Коронационные торжества в Москве, обещавшие стать одним из самых ярких событий завершающегося XIX века, омрачены страшной катастрофой на Ходынском поле, приведшей к гибели более тысячи человек.
Николай и Александра, не сразу осознавшие масштаб трагедии и, вероятно, не имевшие достоверной информации от приближенных, в первые часы после катастрофы не прервали торжеств, никак не выразили соболезнования жертвам и отправились на бал к французскому посланнику Монтебелло… Это повергло в шок и друзей и врагов молодого царя.
Потом царь и царица, опомнившись, поедут по больницам навещать пострадавших, будут жертвовать им в помощь большие деньги, учредят следственную комиссию для серьезного разбирательства. Ничто уже не вернет им утерянного на Ходынке престижа. Николай Александрович столкнулся с новым для себя явлением – всеобщей ненавистью, нетерпимостью и необычно критическими настроениями…
«Ужасная катастрофа на народном празднике, с этими массовыми жертвами, опустила как бы черную вуаль на все это хорошее время. Это было такое несчастье во всех отношениях, превратившее в игру все человеческие страсти», – написала вдовствующая императрица-мать в письме сыну, великому князю Георгию.

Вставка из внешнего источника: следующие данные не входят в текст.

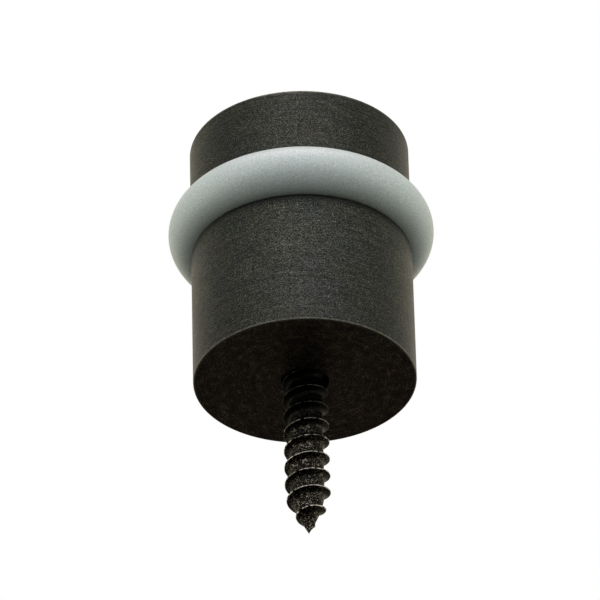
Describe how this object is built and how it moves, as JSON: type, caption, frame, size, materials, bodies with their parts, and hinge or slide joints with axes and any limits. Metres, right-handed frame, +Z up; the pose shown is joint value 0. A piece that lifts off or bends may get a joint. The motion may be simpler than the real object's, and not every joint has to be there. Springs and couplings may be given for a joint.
{
  "type": "floor door stop",
  "caption": "Cylindrical floor-mounted door stop: dark metal barrel and screw-on cap, grey rubber bumper ring between them, wood screw through the base.",
  "frame": {"origin": "centre of the round base face, at floor level, where the fixing screw leaves the base", "axes": "+Z up along the barrel, away from the floor; the wood screw points down -Z; X and Y are interchangeable"},
  "size_m": [0.0306, 0.0306, 0.0521],
  "materials": {
    "oil_rubbed_bronze": "satin, fine turned brushing, nearly black",
    "grey_rubber": "matte",
    "blackened_steel": "blackened, semi-gloss"
  },
  "bodies": {
    "barrel": {"barrel": "oil_rubbed_bronze"},
    "ring": {"bumper_ring": "grey_rubber"},
    "cap": {"cap": "oil_rubbed_bronze"},
    "screw": {"wood_screw": "blackened_steel"}
  },
  "joints": [
    {"name": "cap_lift", "type": "slide", "parent": "barrel", "child": "ring", "axis": [0, 0, 1], "range_m": [0, 0.005]},
    {"name": "cap_turn", "type": "hinge", "parent": "ring", "child": "cap", "pos_m": [0, 0, 0], "axis": [0, 0, 1], "range_deg": [0, 1800]},
    {"name": "screw_turn", "type": "hinge", "parent": "barrel", "child": "screw", "pos_m": [0, 0, 0], "axis": [0, 0, 1], "continuous": true}
  ],
  "couplings": [
    {"joint": "cap_lift", "follows": "cap_turn", "m_per_rad": 0.00015915}
  ]
}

Как ни странно, все эти события не произвели никакого особого впечатления на семейство Морозовых. Конечно, несмотря на все свои миллионы, они по рождению не принадлежали к придворным кругам и не могли претендовать на участие в государственных делах… Но Михаил Морозов, профессиональный историк, человек, считавший себя во всех смыслах неординарной личностью, проявил странное равнодушие к событиям русской истории, происходящим у него на глазах.
Михаил Абрамович поначалу вроде бы и стремился к общественной деятельности – по окончании университета он был избран в Московскую городскую думу, несколько лет был почетным мировым судьей.
Однако эти не слишком высокие посты не могли удовлетворить его честолюбивую натуру. Вскоре он остыл к подобным занятиям, вышел из состава гласных думы и сложил с себя судейские полномочия. Единственным смыслом его жизни стал поиск все более изысканных эстетических впечатлений. По словам жены, «театр и живопись его окончательно захватили, и он безраздельно им предался».
Но предался он искусству как дилетант, как завсегдатай театральных премьер и вернисажей, как коллекционер, как меценат, жертвующий на художественные проекты деньги. Богатые пожертвования у него с удовольствием принимали, но по-настоящему своим в кругу московской художественной интеллигенции он так и не стал, хотя очень к этому стремился. Представители богемы, даже бывая по-свойски в его доме и получая от семейства Морозовых заказы, все равно ухитрялись сохранять дистанцию между своим кругом, кругом творческой элиты, и эксцентричным миллионером-мануфактурщиком.